Given request
Write each line out exactly, leaving none out.

* start *

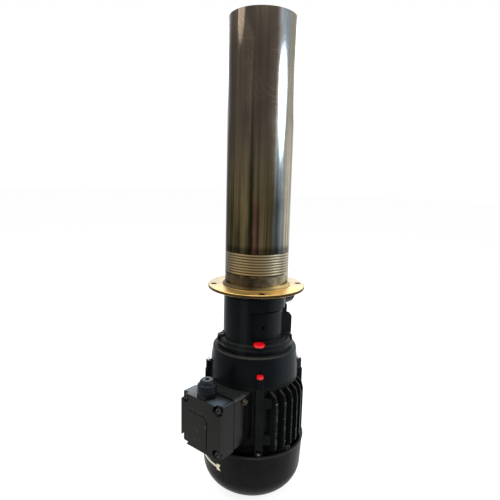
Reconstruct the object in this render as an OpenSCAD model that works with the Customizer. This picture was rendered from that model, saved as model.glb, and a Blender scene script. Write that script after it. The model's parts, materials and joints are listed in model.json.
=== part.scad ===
// Immersion pump with a flange-mounted motor, standing on its fan cover with the suction tube upwards.
// The origin is the centre of the flange face that lies on the tank, +Z runs along the tube to its mouth,
// and the terminal box faces -Y. Turns about Z are counted from -Y towards +X.

/* [Suction tube] */
// Outer radius of the polished tube
tube_r = 42.5; // [41:0.5:44]
// Wall of the tube
tube_wall = 2.5; // [2:0.1:3]
// Length of the tube above the flange face
tube_length = 337; // [330:1:420]
// Rounded ridges rolled near the foot
ridge_count = 8; // [4:1:9]
// Distance from ridge to ridge
ridge_pitch = 3.5; // [3:0.1:4]
// Height of the lowest ridge's foot above the flange
ridge_start = 18.3; // [12:0.1:30]
// Depth of the valleys between ridges
ridge_depth = 0.7; // [0.4:0.1:1]
// Height of the flange's flared collar round the tube
foot_height = 4.6; // [3:0.1:7]
// How far the collar stands out from the tube
foot_step = 3.1; // [2:0.1:4]

/* [Mounting flange] */
// Radius of the flange plate
flange_r = 65; // [63:0.5:75]
// Thickness of the flange plate
flange_t = 4; // [3:0.5:6]
// Circle of the mounting holes
hole_pcd = 115; // [110:1:118]
// Radius of a mounting hole
hole_r = 3.5; // [2.5:0.5:4.5]
// Number of mounting holes
hole_count = 4; // [3:1:8]
// Thickness of the paper seal under the flange
gasket_t = 0.8; // [0.5:0.1:1.5]

/* [Pump head] */
// Height of the cast head between flange seal and motor
head_height = 79.2; // [78:0.2:90]
// Wall of the head round the inner chambers
head_wall = 9.4; // [8.5:0.1:11]
// Depth of the recess cast into the side of the head
recess_depth = 5.9; // [3:0.1:6.5]
// Radius of the base disc that sits on the motor
base_disc_r = 52.5; // [51:0.5:54]
// Radius of the discharge boss
port_boss_r = 17.5; // [16:0.5:18]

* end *

Result for this exercise
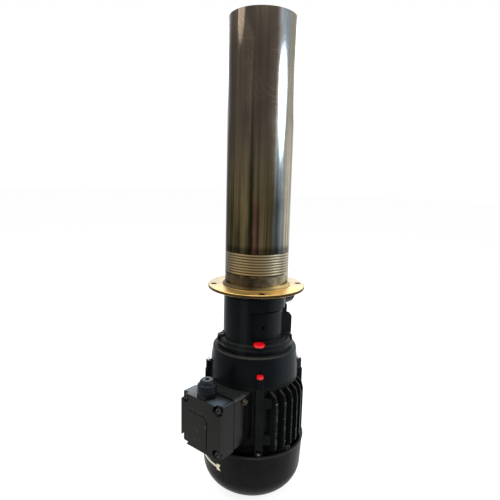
Reconstruct the object in this render as an OpenSCAD model that works with the Customizer. This picture was rendered from that model, saved as model.glb, and a Blender scene script. Write that script after it. The model's parts, materials and joints are listed in model.json.
=== part.scad ===
// Immersion pump with a flange-mounted motor, standing on its fan cover with the suction tube upwards.
// The origin is the centre of the flange face that lies on the tank, +Z runs along the tube to its mouth,
// and the terminal box faces -Y. Turns about Z are counted from -Y towards +X.

/* [Suction tube] */
// Outer radius of the polished tube
tube_r = 42.5; // [41:0.5:44]
// Wall of the tube
tube_wall = 2.5; // [2:0.1:3]
// Length of the tube above the flange face
tube_length = 337; // [330:1:420]
// Rounded ridges rolled near the foot
ridge_count = 8; // [4:1:9]
// Distance from ridge to ridge
ridge_pitch = 3.5; // [3:0.1:4]
// Height of the lowest ridge's foot above the flange
ridge_start = 18.3; // [12:0.1:30]
// Depth of the valleys between ridges
ridge_depth = 0.7; // [0.4:0.1:1]
// Height of the flange's flared collar round the tube
foot_height = 4.6; // [3:0.1:7]
// How far the collar stands out from the tube
foot_step = 3.1; // [2:0.1:4]

/* [Mounting flange] */
// Radius of the flange plate
flange_r = 65; // [63:0.5:75]
// Thickness of the flange plate
flange_t = 4; // [3:0.5:6]
// Circle of the mounting holes
hole_pcd = 115; // [110:1:118]
// Radius of a mounting hole
hole_r = 3.5; // [2.5:0.5:4.5]
// Number of mounting holes
hole_count = 4; // [3:1:8]
// Thickness of the paper seal under the flange
gasket_t = 0.8; // [0.5:0.1:1.5]

/* [Pump head] */
// Height of the cast head between flange seal and motor
head_height = 79.2; // [78:0.2:90]
// Wall of the head round the inner chambers
head_wall = 9.4; // [8.5:0.1:11]
// Depth of the recess cast into the side of the head
recess_depth = 5.9; // [3:0.1:6.5]
// Radius of the base disc that sits on the motor
base_disc_r = 52.5; // [51:0.5:54]
// Radius of the discharge boss
port_boss_r = 17.5; // [16:0.5:18]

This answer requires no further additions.